_Instructions to follow_
Reproduce, word for word, every line from the first one down to the line containing "const NECK = new", and nothing else.

Records with modeling code:

※ ※ ※

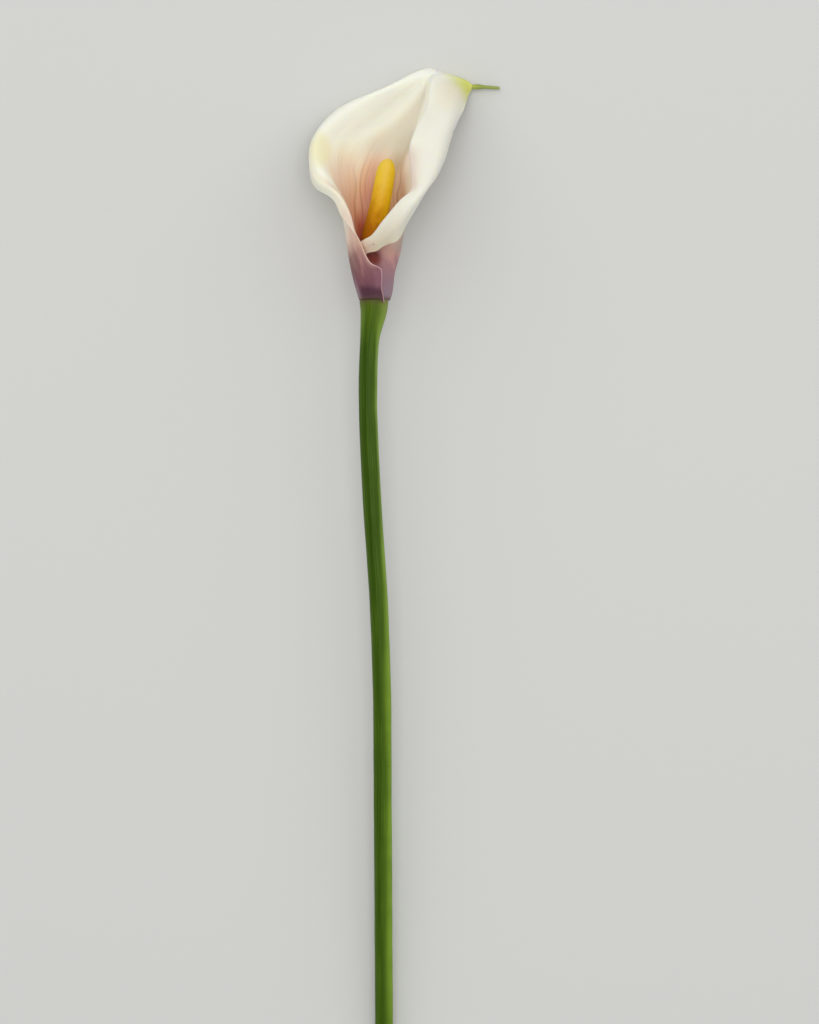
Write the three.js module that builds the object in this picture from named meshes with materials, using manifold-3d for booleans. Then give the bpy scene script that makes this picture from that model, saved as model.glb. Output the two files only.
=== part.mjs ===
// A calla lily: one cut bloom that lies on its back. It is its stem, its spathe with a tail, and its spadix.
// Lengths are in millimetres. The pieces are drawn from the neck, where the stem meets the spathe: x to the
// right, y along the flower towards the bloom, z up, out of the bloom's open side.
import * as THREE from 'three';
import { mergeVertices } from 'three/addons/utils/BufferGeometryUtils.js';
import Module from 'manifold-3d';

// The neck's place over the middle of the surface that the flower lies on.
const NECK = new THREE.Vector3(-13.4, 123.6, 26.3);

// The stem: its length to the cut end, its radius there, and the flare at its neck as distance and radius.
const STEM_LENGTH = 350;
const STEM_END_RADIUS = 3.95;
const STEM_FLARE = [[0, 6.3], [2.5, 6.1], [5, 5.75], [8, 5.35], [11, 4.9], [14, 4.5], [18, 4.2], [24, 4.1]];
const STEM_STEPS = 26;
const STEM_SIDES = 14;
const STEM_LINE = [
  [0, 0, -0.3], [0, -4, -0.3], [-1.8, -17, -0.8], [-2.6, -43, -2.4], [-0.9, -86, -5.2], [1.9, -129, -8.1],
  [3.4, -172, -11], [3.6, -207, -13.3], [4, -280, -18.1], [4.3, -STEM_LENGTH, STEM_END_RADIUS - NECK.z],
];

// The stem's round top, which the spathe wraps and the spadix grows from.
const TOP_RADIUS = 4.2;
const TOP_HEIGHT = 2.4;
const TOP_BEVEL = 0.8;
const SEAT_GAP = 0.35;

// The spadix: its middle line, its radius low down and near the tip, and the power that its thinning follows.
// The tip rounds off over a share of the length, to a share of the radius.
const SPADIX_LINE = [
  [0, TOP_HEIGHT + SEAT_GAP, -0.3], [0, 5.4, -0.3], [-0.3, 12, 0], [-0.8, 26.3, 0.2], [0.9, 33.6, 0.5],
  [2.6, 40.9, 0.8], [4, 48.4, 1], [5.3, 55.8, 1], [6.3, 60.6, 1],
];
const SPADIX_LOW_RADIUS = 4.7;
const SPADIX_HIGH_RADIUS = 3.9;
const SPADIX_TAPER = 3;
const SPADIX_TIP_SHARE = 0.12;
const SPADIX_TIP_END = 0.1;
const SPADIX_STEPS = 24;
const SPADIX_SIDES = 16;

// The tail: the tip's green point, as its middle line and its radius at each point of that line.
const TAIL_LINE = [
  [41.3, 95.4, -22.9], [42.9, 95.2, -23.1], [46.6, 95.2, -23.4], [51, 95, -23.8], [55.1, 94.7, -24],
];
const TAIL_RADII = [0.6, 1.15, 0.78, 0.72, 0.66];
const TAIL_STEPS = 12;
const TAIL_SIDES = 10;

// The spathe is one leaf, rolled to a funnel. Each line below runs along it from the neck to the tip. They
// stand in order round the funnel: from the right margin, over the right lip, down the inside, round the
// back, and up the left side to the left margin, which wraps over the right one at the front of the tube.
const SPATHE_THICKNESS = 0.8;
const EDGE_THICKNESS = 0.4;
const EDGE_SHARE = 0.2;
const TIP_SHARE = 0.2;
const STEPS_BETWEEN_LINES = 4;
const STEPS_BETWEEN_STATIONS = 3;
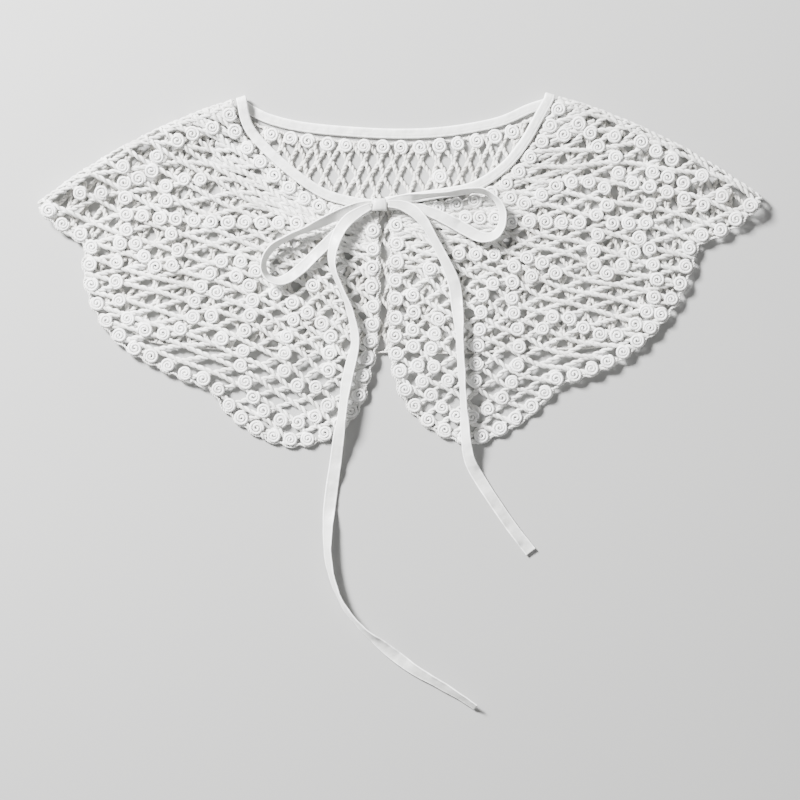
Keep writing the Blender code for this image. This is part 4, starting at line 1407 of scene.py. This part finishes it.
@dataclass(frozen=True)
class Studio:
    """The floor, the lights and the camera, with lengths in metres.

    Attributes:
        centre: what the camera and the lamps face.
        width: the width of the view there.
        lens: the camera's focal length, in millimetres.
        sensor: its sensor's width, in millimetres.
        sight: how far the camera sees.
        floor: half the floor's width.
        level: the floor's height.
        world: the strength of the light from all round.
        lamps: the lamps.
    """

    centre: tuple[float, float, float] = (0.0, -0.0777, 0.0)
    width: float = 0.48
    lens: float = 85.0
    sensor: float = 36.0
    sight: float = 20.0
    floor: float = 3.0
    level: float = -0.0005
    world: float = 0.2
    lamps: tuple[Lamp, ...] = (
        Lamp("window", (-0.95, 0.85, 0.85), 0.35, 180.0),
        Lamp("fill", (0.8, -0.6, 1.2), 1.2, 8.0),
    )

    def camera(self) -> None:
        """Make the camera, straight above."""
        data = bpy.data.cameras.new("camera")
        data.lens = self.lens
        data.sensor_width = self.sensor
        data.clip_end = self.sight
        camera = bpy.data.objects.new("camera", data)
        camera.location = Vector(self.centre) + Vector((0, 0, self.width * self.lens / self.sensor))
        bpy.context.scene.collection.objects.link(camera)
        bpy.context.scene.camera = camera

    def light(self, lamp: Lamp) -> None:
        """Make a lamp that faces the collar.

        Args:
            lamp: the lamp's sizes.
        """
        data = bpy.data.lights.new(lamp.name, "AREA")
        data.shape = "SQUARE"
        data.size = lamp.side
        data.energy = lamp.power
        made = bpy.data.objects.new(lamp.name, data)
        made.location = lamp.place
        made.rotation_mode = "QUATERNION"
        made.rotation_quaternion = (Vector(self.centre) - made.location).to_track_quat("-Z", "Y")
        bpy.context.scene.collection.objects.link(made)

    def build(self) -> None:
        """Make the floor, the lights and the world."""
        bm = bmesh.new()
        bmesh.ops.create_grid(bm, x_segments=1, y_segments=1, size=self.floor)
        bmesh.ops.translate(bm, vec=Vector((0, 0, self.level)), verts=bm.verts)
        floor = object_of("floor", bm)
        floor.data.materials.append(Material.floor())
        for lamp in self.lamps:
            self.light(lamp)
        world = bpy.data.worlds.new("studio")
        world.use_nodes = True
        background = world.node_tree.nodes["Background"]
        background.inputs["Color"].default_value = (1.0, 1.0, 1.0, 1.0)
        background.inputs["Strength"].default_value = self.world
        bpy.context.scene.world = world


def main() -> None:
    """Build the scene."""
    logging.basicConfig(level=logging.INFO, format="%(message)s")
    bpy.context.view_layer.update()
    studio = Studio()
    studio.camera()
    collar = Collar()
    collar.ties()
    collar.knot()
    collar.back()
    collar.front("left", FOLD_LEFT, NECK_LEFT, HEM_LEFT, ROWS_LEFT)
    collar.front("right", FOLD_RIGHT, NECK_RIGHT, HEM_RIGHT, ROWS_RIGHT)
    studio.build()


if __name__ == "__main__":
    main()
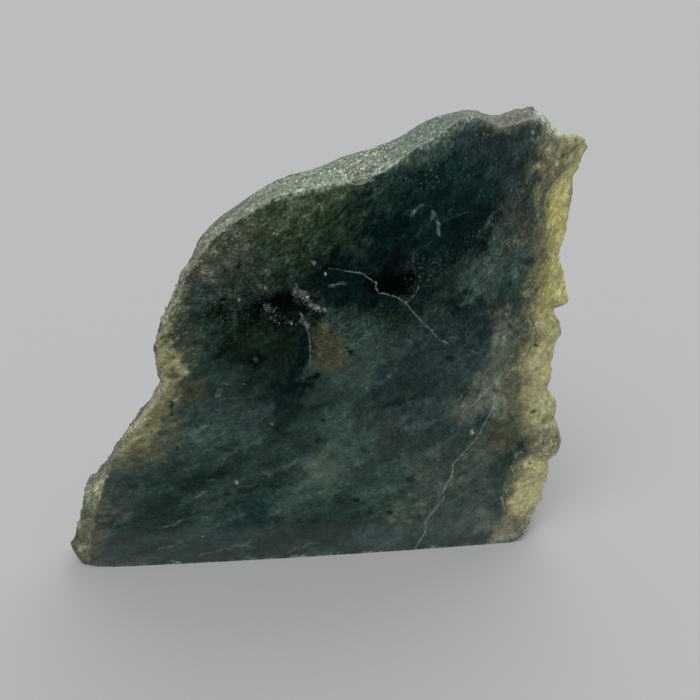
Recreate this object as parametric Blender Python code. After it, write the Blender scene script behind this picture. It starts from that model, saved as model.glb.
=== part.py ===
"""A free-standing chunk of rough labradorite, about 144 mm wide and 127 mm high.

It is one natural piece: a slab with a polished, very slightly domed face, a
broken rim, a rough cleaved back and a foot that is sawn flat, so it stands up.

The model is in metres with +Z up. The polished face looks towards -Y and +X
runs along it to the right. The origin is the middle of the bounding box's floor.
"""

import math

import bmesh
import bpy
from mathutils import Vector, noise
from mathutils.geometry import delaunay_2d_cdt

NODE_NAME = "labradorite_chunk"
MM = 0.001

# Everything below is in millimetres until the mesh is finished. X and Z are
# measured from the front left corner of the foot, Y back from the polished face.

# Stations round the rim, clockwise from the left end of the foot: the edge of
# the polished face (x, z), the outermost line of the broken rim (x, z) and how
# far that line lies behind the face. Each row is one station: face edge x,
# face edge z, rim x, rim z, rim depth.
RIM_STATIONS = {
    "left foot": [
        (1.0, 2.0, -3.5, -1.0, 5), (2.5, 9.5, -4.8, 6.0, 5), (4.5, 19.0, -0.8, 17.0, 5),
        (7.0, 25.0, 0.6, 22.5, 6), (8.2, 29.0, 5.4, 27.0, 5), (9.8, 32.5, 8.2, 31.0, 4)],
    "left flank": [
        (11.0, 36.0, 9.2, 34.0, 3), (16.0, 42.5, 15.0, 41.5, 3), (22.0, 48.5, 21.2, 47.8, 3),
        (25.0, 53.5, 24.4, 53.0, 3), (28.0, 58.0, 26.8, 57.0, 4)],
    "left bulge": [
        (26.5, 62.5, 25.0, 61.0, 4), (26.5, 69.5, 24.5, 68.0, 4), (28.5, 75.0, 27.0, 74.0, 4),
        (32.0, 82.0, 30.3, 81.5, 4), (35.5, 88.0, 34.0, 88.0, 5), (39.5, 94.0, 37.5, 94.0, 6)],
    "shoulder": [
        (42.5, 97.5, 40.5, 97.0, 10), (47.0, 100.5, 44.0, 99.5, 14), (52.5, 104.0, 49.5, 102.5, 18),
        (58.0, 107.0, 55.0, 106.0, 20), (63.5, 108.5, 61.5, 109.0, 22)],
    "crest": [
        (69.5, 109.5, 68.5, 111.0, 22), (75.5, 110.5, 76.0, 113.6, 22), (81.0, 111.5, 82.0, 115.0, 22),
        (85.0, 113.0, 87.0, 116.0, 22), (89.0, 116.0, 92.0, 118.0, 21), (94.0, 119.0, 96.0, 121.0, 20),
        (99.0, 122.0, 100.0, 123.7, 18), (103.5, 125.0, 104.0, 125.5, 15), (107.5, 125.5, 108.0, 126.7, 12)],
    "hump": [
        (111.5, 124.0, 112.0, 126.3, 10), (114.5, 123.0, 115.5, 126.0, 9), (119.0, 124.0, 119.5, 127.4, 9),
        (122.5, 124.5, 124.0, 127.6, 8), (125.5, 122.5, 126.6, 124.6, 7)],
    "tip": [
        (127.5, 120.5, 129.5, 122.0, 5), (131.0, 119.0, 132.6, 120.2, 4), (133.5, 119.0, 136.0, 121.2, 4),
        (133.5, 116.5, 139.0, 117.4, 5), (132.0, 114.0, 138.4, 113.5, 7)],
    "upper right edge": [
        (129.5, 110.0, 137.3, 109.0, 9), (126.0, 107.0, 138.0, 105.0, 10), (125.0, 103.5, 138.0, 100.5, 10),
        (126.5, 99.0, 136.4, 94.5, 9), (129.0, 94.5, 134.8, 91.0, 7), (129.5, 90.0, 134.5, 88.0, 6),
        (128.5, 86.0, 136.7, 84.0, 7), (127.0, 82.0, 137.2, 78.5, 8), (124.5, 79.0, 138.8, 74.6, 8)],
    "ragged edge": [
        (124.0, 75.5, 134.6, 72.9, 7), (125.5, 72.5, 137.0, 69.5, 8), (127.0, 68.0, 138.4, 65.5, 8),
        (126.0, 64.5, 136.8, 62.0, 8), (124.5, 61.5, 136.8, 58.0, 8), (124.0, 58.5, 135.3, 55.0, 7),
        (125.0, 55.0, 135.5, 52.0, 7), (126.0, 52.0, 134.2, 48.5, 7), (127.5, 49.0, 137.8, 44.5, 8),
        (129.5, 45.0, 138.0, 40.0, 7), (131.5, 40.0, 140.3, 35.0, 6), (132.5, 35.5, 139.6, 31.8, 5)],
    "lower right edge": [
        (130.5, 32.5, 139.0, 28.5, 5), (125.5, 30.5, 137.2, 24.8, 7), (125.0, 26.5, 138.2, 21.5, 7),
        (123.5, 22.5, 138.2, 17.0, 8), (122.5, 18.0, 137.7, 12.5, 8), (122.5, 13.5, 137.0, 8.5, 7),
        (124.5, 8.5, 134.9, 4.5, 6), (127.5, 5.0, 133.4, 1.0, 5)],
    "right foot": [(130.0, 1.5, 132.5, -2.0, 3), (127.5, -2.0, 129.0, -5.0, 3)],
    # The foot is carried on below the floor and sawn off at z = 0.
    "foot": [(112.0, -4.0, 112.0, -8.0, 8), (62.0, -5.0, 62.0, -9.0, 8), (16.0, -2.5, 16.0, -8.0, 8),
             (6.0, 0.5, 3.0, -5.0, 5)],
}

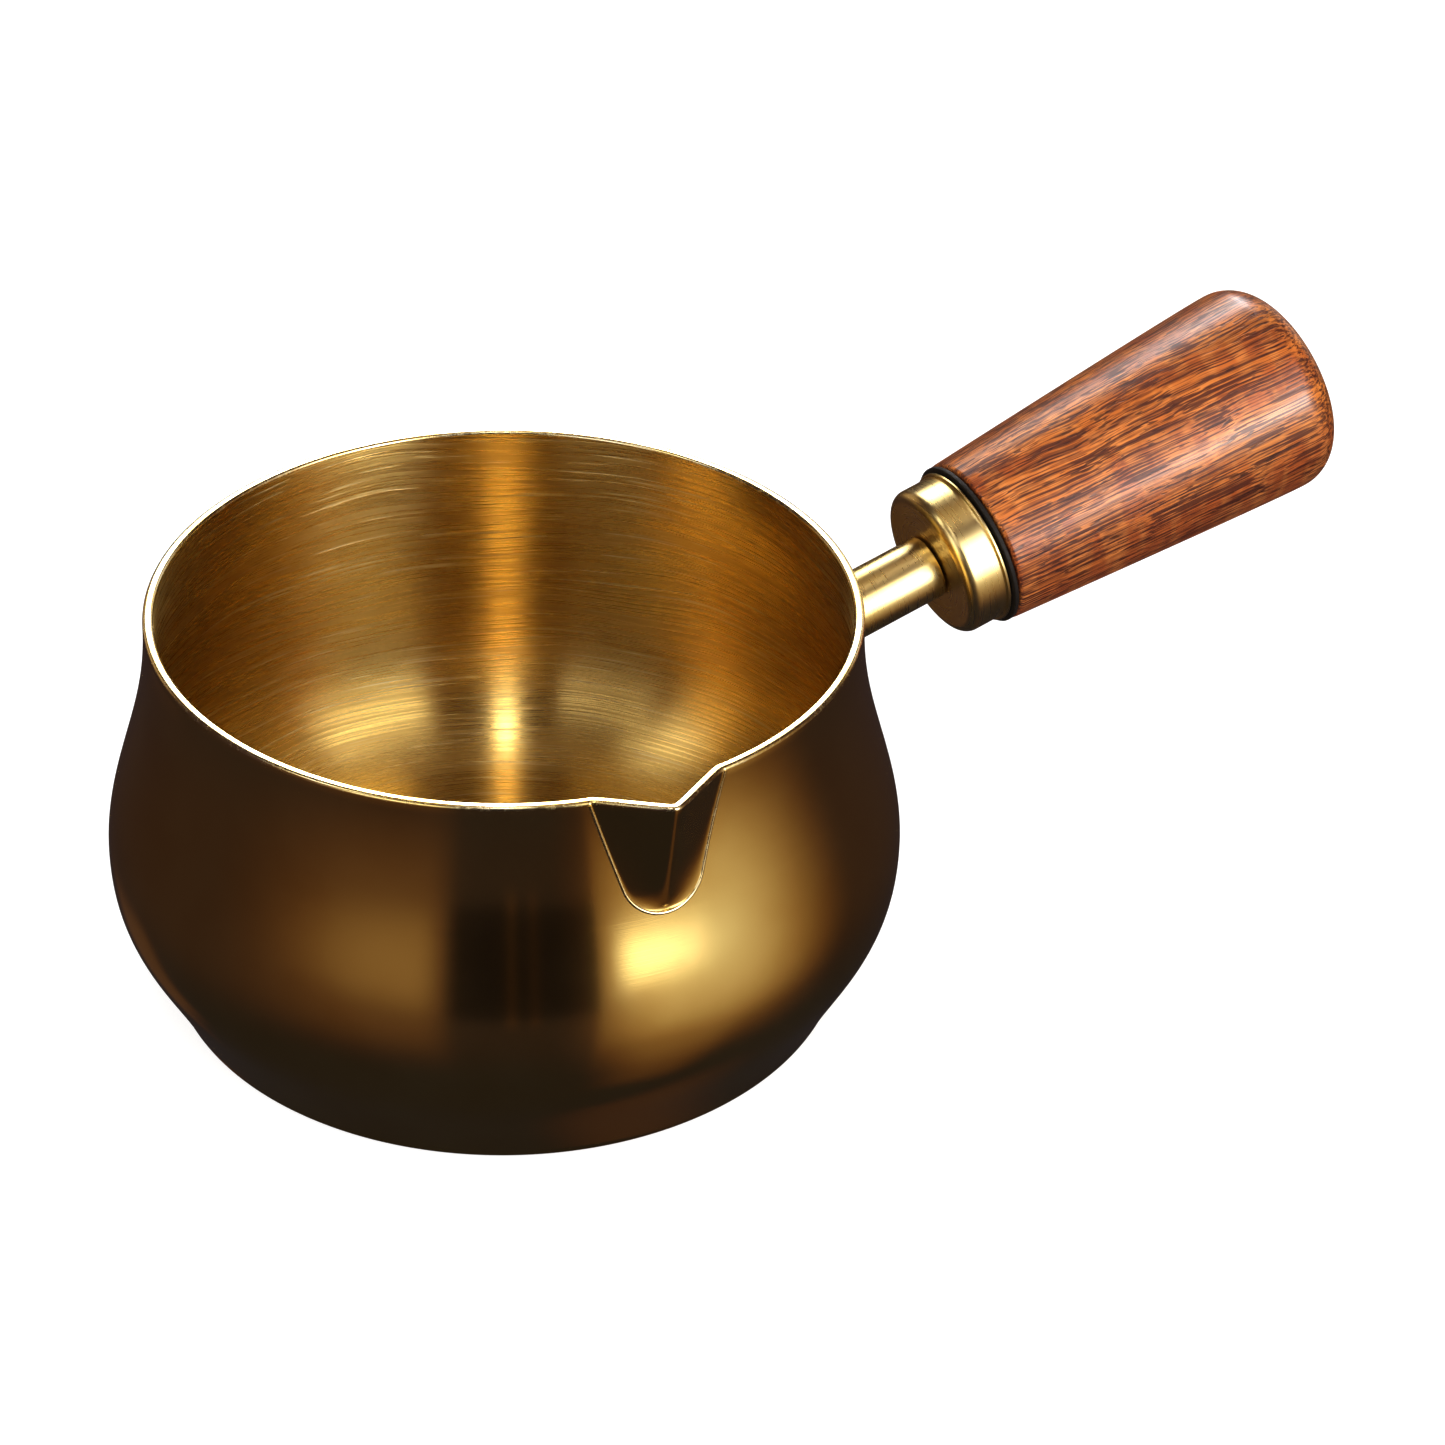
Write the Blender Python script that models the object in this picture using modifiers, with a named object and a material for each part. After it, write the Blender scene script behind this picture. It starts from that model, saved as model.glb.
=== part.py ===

※ ※ ※

_Response below_
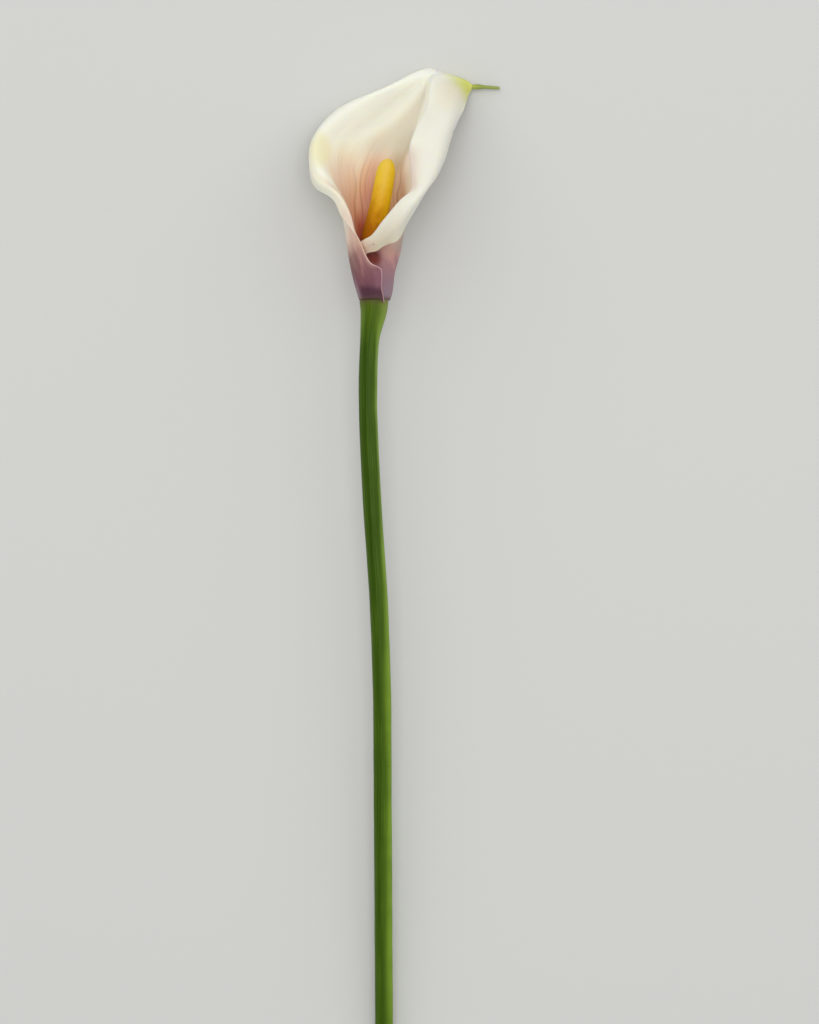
Write the three.js module that builds the object in this picture from named meshes with materials, using manifold-3d for booleans. Then give the bpy scene script that makes this picture from that model, saved as model.glb. Output the two files only.
=== part.mjs ===
// A calla lily: one cut bloom that lies on its back. It is its stem, its spathe with a tail, and its spadix.
// Lengths are in millimetres. The pieces are drawn from the neck, where the stem meets the spathe: x to the
// right, y along the flower towards the bloom, z up, out of the bloom's open side.
import * as THREE from 'three';
import { mergeVertices } from 'three/addons/utils/BufferGeometryUtils.js';
import Module from 'manifold-3d';

// The neck's place over the middle of the surface that the flower lies on.
const NECK = new THREE.Vector3(-13.4, 123.6, 26.3);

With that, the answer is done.